**WHAT TO DO:**
Take every line from the listing below that includes "with" and copy it.
-- -- --
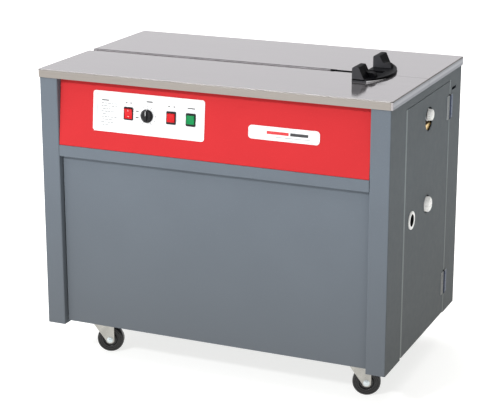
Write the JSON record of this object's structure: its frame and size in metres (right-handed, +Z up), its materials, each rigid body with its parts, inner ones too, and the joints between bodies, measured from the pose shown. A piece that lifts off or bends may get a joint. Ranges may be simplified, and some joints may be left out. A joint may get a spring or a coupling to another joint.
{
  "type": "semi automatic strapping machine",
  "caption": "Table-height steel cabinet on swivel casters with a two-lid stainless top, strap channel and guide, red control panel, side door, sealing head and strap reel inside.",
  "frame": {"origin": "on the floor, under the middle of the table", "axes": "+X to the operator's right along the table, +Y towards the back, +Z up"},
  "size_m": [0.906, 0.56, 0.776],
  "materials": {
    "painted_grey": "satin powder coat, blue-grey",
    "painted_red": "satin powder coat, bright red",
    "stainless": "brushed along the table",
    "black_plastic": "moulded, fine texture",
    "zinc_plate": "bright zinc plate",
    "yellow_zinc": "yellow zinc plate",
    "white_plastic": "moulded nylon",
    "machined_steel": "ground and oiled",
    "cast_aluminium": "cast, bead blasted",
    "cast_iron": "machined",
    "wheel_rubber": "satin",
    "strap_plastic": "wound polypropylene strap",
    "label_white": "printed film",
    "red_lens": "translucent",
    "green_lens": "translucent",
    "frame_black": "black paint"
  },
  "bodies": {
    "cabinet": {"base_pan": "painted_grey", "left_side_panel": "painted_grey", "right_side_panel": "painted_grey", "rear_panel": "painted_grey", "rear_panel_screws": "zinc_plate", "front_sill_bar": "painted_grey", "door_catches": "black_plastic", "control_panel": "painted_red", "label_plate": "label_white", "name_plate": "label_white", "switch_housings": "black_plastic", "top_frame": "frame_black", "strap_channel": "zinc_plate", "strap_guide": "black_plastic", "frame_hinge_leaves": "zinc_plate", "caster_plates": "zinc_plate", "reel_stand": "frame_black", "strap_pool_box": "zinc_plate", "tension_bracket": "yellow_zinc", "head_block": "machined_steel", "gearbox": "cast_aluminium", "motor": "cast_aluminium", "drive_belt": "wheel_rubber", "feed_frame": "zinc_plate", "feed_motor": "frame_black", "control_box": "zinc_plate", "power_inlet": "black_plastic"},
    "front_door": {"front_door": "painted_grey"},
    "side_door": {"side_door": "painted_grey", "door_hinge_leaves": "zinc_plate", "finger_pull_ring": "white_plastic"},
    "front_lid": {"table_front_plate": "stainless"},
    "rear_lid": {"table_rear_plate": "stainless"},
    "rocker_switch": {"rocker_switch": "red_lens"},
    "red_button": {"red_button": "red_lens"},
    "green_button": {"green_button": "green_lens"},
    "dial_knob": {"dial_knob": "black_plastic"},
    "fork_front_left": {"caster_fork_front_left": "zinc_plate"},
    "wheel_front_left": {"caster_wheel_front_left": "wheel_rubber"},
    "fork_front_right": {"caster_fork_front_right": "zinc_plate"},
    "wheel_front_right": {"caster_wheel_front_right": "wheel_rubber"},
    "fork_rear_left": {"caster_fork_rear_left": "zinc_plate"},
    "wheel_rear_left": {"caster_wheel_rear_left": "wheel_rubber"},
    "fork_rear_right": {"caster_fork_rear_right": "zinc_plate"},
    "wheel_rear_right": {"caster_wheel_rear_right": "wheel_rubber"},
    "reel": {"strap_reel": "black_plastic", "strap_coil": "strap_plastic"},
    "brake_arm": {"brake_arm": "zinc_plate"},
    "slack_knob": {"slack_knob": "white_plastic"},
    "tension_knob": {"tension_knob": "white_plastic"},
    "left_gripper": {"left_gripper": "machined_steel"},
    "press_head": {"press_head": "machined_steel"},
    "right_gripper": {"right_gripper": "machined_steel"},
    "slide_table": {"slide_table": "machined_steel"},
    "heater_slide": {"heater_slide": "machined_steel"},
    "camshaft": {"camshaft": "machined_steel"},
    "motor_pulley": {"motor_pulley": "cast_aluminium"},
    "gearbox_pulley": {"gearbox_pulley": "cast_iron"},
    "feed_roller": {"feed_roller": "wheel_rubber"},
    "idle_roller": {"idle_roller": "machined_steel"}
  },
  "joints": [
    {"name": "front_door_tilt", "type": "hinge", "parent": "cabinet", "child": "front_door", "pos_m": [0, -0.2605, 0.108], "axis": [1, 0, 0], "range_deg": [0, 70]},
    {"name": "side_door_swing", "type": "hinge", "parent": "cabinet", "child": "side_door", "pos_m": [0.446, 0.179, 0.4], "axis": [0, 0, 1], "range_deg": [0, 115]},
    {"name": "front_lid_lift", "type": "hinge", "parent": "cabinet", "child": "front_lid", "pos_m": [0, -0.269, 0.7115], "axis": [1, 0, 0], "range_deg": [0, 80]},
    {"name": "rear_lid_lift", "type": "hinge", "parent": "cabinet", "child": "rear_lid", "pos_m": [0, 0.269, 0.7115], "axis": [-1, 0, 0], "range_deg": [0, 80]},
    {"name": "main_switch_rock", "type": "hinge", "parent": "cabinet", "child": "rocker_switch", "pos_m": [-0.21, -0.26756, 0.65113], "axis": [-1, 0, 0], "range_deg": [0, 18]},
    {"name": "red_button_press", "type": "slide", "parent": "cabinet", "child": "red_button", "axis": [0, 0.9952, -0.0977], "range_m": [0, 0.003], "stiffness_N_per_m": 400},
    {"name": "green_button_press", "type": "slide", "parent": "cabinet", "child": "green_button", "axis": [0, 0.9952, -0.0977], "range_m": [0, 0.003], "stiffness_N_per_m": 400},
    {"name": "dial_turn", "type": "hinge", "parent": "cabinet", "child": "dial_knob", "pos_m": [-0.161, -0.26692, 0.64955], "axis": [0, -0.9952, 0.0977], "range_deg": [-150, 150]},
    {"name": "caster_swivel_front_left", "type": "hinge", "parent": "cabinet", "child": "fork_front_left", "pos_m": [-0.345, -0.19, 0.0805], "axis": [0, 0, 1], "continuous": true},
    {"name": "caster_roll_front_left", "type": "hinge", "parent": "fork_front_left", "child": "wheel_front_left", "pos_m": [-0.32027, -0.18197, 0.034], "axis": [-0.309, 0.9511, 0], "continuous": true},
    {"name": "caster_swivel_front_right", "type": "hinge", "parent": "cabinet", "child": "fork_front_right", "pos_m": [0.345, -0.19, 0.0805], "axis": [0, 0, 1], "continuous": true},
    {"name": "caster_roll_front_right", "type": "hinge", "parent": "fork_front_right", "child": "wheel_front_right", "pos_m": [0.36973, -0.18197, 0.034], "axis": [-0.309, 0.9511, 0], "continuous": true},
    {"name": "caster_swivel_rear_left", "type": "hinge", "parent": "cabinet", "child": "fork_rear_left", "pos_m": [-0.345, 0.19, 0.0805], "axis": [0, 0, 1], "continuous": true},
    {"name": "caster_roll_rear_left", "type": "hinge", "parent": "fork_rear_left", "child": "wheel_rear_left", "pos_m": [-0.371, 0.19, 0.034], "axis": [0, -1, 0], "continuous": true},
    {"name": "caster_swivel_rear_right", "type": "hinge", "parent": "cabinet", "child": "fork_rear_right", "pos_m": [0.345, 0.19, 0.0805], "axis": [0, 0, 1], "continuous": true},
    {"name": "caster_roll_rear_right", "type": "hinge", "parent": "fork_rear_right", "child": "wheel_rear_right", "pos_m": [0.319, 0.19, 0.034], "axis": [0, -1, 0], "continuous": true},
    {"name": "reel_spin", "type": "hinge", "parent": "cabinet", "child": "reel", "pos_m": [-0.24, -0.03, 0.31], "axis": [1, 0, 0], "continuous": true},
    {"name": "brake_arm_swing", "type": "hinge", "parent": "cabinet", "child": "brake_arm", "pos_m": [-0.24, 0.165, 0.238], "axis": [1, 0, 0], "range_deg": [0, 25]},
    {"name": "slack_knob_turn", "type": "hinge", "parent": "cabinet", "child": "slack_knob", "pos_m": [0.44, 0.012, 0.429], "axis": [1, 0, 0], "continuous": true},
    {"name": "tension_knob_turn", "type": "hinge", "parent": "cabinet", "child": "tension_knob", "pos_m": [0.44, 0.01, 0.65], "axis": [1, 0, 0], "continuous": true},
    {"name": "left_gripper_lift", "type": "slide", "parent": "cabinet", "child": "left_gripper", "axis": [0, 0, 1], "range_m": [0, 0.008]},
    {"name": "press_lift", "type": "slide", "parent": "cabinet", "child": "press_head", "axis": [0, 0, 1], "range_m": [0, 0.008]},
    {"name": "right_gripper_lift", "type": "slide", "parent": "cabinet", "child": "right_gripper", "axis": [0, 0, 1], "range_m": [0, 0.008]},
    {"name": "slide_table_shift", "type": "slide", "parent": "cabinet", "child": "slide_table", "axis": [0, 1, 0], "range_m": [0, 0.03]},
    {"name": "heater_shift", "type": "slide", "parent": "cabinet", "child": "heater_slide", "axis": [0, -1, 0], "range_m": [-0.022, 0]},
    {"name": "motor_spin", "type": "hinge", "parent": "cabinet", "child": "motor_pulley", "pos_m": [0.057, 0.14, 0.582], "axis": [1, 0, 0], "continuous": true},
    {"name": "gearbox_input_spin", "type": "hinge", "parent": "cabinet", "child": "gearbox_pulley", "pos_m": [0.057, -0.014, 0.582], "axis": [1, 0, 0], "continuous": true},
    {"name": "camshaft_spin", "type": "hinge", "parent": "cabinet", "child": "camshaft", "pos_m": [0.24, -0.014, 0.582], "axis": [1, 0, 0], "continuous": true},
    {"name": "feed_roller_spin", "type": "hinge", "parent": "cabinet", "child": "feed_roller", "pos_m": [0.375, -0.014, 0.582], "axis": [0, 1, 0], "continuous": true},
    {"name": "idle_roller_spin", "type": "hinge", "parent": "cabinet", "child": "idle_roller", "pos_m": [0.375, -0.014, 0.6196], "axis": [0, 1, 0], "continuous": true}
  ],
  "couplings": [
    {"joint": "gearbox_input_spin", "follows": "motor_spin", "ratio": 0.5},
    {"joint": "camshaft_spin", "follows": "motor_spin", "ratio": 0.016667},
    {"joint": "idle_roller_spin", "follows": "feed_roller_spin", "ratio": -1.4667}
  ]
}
-- -- --
**THE SOLUTION:**
Write the JSON record of this object's structure: its frame and size in metres (right-handed, +Z up), its materials, each rigid body with its parts, inner ones too, and the joints between bodies, measured from the pose shown. A piece that lifts off or bends may get a joint. Ranges may be simplified, and some joints may be left out. A joint may get a spring or a coupling to another joint.
  "caption": "Table-height steel cabinet on swivel casters with a two-lid stainless top, strap channel and guide, red control panel, side door, sealing head and strap reel inside.",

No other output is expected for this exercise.